Continuous Learning & Innovation

• Stay current with the latest AWS, Kubernetes, and industry developments, and proactively recommend improvements and innovative solutions to maintain a competitive and reliable platform.

Requirements:


• Bachelor's degree or Diploma in Computer Science, Engineering, or a related field (or equivalent experience).

• Proven experience as a Site Reliability Engineer or similar role, with a strong background in containerization, orchestration, and cloud-native technologies.

• Proven ability to troubleshoot and resolve complex technical issues in containerized applications.

• Demonstrated experience with incident management, including post-incident reviews and continuous improvement.

• Strong documentation skills and experience in knowledge sharing across teams.

• Deep understanding of AWS, Kubernetes (including AWS EKS), and operational best practices, with familiarity in multi-cloud or hybrid environments.

• Solid grasp of networking, security, and storage in both AWS and Kubernetes contexts.

• Experience integrating Kubernetes with AWS cloud technologies (e.g., Secrets Manager, Load Balancers) and using infrastructure-as-code (Terraform or similar).

• Hands-on experience with containerization tools (Kubernetes, Kustomize, Helm) and automation scripting (Go, Python, Bash, or equivalent).

• Ability to write and maintain automated tests or conduct thorough manual testing for automation scripts, ensuring the reliability and effectiveness of automated solutions.

• Familiarity with CI/CD tools (GitLab CI/CD, ArgoCD) and version control systems (Git).

• Experience with observability/monitoring tools (Prometheus, Grafana, ELK Stack) and defining SLOs and Error Budgets.

• Certifications such as Certified Kubernetes Administrator (CKA) or Certified Kubernetes Application Developer (CKAD) are a plus.

• Experience with developing Kubernetes operators using Go, service mesh technologies, and Chaos Engineering is a plus.

Soft skills:


• Proactive in identifying problems and recommending strategic solutions.

• Excellent problem-solving skills with a robust analytical mindset.

• Clear, concise, and effective communication skills; adept at collaborating across crossfunctional teams, including development, security, and customer-facing groups.

• Ability to remain calm and effective under pressure, especially during incident response.

• Adaptability to rapid change with a continuous learning mindset, sharing knowledge to foster team growth.

• Customer-focused with the ability to translate technical insights into understandable, actionable guidance.

• Leadership and mentoring capabilities, contributing to the development of a resilient and collaborative team environment are a plus.

Any personal data you share with us during the application process will be processed strictly in compliance with applicable data protection laws and our Privacy Notice .

#J-18808-Ljbffr

  • Singapore Sea Limited Full time

    Engineering and Technology - Infrastructure, Singapore - Entry Level Our DevOps Engineering team plays an important role in developing and maintaining the internal systems and tools for the Infrastructure team. As a Site Reliability Engineer, you are responsible for improving the availability and reliability of our Infrastructure services. - Responsible for...

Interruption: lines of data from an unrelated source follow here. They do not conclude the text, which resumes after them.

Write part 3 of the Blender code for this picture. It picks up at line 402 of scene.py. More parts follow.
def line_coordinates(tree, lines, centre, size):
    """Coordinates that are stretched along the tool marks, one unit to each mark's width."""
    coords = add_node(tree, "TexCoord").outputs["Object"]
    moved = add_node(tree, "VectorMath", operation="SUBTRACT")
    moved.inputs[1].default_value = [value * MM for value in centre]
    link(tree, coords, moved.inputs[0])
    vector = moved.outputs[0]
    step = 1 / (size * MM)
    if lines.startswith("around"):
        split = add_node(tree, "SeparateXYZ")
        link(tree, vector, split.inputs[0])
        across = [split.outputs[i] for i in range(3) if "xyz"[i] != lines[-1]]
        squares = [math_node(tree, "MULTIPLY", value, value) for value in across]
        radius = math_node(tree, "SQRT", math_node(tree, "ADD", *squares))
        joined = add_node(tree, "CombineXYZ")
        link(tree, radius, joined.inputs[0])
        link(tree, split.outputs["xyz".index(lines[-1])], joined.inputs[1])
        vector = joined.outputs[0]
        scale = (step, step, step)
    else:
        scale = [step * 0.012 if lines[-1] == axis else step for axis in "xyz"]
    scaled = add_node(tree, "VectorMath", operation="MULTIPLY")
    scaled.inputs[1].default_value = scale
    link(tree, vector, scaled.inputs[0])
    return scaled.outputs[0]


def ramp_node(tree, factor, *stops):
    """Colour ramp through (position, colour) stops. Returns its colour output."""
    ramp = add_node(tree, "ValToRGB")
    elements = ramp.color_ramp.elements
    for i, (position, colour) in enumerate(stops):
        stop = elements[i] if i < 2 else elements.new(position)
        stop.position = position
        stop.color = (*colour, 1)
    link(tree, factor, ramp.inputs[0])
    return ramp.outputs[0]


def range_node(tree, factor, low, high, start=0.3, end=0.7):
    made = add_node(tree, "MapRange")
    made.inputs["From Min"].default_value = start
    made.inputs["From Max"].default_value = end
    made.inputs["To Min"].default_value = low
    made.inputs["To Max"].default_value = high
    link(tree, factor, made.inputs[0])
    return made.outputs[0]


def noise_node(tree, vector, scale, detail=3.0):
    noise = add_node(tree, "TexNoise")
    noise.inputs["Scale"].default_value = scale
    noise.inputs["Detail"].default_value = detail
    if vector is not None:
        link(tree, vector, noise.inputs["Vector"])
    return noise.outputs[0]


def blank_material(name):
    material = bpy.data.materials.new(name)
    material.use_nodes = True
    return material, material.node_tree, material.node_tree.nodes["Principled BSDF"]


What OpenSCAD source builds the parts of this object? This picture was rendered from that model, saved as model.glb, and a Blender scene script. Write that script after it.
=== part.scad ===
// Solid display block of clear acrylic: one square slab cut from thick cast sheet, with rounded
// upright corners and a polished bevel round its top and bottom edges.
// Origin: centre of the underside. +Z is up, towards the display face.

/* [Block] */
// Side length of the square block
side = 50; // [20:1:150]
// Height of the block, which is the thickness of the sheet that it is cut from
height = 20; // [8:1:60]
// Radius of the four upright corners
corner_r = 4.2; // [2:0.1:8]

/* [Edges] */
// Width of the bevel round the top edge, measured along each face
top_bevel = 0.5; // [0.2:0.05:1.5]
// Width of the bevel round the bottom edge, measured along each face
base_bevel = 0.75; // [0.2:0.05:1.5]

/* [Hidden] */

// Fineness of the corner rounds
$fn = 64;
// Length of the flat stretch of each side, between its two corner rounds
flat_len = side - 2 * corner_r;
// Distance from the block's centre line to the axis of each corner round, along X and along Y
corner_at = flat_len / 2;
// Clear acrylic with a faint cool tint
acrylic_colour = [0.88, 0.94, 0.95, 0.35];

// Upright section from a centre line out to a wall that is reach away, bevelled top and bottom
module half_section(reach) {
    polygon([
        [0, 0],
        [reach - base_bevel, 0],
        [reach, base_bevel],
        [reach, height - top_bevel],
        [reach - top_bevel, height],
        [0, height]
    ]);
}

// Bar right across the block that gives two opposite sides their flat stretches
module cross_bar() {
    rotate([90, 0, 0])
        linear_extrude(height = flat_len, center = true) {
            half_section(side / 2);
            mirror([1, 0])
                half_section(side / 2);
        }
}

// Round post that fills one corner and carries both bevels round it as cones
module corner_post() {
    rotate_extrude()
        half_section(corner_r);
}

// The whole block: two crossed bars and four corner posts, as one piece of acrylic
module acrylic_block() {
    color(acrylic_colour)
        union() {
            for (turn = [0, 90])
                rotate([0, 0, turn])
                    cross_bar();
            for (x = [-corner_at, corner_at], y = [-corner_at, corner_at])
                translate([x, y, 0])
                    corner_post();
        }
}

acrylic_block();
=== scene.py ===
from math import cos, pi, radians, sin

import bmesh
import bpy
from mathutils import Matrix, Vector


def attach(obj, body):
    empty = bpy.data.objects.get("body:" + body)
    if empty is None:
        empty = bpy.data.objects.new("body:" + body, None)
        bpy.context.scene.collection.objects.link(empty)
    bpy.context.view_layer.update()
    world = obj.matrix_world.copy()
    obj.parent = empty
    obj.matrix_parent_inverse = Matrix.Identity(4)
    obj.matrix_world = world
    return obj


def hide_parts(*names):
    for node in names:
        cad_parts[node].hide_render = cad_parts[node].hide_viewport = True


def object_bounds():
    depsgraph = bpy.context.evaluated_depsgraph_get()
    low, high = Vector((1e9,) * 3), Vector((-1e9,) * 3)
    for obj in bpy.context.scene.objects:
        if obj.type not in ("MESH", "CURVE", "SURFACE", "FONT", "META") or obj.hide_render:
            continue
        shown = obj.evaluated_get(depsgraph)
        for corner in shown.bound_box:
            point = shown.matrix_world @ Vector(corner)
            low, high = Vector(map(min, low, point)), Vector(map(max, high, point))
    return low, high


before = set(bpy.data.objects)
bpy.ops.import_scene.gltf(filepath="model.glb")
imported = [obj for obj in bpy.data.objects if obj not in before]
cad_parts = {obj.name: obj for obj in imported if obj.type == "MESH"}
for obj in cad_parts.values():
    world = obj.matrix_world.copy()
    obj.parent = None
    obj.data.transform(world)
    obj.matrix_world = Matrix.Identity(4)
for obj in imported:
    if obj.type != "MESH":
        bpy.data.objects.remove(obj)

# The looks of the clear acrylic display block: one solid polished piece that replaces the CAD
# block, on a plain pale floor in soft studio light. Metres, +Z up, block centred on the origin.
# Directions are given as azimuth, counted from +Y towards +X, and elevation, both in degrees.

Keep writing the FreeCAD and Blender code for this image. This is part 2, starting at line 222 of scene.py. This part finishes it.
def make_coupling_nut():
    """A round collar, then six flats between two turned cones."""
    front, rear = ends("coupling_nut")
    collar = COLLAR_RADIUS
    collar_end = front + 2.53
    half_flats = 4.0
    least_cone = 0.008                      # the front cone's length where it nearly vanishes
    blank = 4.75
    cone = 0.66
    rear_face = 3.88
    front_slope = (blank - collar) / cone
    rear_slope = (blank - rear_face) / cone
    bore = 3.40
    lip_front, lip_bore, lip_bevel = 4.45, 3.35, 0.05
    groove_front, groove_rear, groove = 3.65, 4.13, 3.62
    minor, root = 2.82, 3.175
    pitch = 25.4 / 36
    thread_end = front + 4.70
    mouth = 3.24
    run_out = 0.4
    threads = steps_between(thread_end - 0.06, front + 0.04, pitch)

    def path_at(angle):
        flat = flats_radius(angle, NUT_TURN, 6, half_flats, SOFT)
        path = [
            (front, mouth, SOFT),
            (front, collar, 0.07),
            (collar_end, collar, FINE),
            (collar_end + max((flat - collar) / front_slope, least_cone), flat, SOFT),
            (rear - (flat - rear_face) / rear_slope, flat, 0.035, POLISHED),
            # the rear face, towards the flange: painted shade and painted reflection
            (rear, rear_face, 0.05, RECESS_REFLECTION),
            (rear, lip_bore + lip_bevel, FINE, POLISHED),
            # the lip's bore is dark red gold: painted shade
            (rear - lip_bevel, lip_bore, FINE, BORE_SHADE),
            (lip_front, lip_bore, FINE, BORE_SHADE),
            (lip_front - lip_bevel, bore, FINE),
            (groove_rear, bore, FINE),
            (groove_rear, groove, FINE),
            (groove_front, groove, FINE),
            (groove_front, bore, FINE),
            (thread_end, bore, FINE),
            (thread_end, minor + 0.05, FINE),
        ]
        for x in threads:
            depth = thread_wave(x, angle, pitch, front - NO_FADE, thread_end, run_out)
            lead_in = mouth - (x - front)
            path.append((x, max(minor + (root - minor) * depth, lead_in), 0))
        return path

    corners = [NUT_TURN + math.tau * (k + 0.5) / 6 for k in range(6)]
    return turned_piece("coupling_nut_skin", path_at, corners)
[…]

  • Singapore Hyphen Connect Full time

    Site Reliability Engineer (Crypto Trading) Join to apply for the Site Reliability Engineer (Crypto Trading) role at Hyphen Connect Site Reliability Engineer (Crypto Trading) 2 days ago Be among the first 25 applicants Join to apply for the Site Reliability Engineer (Crypto Trading) role at Hyphen Connect We are hiring for one of our ecosystem projects in...


  • Singapore TRUEWATCH TECHNOLOGY INC PTE. LTD. Full time

    **Responsibility**: - Run production environment by monitoring availability and taking a holistic view of the system health. - Achieve site reliability automation, minimize system downtime, and reduce site reliability cost. - Manage risks and resolves issues that affect the release scope, schedule and quality. - Suggest architecture improvements, push for...


  • Singapore TEAMLEASE DIGITAL CONSULTING PTE. LTD. Full time

    As a Site Reliability Engineer, you will be filling a mission-critical role ensuring that our systems are healthy, monitored, automated, fault-tolerant and designed to scale. You will collaborate and work closely with engineering teams to continually improve our production services, facilitating fast delivery of new products, and reducing downtime. Key...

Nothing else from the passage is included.